▶ Work to do
Scan the data below for the string "this". Show every line where it turns up.

▶ Data rows
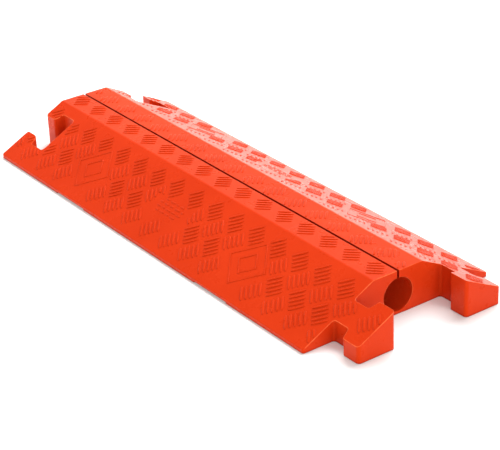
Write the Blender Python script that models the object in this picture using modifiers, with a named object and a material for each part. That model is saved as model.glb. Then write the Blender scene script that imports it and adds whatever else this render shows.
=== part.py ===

* * *

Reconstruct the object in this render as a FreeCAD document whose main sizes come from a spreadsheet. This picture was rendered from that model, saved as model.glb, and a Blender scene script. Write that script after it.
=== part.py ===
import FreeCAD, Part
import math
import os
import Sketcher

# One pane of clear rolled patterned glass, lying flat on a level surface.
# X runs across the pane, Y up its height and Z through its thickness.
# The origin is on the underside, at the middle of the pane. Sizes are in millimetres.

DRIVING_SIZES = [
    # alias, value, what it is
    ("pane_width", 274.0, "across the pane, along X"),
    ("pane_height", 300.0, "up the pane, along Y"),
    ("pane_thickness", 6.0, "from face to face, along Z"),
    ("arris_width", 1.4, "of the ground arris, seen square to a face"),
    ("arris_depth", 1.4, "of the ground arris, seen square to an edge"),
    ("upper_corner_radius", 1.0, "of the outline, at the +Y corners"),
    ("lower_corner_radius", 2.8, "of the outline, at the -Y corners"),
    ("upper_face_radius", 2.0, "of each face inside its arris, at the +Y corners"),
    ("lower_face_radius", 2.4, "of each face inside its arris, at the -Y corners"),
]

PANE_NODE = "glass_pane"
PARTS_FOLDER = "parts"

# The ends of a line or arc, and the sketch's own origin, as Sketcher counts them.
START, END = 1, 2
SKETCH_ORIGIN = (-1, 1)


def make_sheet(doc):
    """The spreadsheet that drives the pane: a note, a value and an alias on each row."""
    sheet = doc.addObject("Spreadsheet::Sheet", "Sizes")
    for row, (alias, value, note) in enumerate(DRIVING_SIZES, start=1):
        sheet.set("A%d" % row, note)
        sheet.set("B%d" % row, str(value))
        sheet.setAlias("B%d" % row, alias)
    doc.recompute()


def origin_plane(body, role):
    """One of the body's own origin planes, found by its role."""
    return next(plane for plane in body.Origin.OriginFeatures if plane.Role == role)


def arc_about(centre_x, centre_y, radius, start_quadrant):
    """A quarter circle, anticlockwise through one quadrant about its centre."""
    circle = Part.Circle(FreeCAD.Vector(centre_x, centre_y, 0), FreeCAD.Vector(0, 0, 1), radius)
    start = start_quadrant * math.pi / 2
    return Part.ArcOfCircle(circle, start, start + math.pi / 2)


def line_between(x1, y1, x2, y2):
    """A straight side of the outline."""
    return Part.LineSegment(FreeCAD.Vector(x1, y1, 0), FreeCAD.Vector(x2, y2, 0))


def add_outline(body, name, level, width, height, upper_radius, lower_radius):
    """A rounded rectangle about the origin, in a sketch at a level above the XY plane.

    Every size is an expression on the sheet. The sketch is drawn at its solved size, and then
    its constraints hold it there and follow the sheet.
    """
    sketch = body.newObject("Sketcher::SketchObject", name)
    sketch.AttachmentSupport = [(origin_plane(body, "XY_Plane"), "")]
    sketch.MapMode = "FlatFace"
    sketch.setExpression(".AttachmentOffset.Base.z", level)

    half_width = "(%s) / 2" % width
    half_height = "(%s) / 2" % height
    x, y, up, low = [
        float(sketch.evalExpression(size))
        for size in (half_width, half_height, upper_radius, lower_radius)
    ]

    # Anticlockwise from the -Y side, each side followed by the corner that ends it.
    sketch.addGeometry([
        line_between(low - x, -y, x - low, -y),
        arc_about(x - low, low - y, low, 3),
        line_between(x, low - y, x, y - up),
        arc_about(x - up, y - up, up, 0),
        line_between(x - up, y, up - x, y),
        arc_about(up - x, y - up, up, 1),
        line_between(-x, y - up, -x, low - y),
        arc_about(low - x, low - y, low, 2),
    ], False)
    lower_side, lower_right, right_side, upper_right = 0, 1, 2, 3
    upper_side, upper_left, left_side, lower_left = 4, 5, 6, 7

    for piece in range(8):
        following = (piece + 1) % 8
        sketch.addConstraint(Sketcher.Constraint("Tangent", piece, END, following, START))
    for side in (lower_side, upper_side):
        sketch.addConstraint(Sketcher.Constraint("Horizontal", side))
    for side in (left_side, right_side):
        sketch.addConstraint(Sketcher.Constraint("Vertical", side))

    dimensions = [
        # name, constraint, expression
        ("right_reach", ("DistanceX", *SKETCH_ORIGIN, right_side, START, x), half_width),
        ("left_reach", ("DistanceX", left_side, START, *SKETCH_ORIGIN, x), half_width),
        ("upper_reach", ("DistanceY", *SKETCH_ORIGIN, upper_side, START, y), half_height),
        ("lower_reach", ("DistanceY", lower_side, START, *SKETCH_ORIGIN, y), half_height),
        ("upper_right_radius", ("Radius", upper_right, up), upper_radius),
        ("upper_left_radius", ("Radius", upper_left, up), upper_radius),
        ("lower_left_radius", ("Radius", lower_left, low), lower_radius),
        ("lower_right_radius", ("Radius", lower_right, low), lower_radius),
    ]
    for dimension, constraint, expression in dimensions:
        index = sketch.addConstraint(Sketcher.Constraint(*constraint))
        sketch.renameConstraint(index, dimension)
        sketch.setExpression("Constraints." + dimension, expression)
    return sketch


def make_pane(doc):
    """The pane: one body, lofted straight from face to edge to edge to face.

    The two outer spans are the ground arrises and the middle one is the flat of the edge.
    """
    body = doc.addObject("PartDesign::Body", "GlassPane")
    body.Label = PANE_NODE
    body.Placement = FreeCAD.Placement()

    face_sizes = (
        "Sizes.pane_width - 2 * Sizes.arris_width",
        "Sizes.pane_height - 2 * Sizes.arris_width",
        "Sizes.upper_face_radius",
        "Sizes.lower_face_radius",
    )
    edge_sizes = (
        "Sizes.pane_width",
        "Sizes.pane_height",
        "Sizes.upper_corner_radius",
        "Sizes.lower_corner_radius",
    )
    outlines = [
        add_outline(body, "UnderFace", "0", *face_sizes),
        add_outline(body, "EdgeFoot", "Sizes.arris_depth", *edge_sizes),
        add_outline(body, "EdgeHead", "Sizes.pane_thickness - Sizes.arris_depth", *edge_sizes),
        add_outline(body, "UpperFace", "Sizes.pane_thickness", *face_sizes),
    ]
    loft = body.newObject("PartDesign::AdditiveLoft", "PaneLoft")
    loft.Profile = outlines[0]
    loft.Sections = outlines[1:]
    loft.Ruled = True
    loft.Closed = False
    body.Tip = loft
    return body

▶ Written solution
Write the Blender Python script that models the object in this picture using modifiers, with a named object and a material for each part. That model is saved as model.glb. Then write the Blender scene script that imports it and adds whatever else this render shows.
Reconstruct the object in this render as a FreeCAD document whose main sizes come from a spreadsheet. This picture was rendered from that model, saved as model.glb, and a Blender scene script. Write that script after it.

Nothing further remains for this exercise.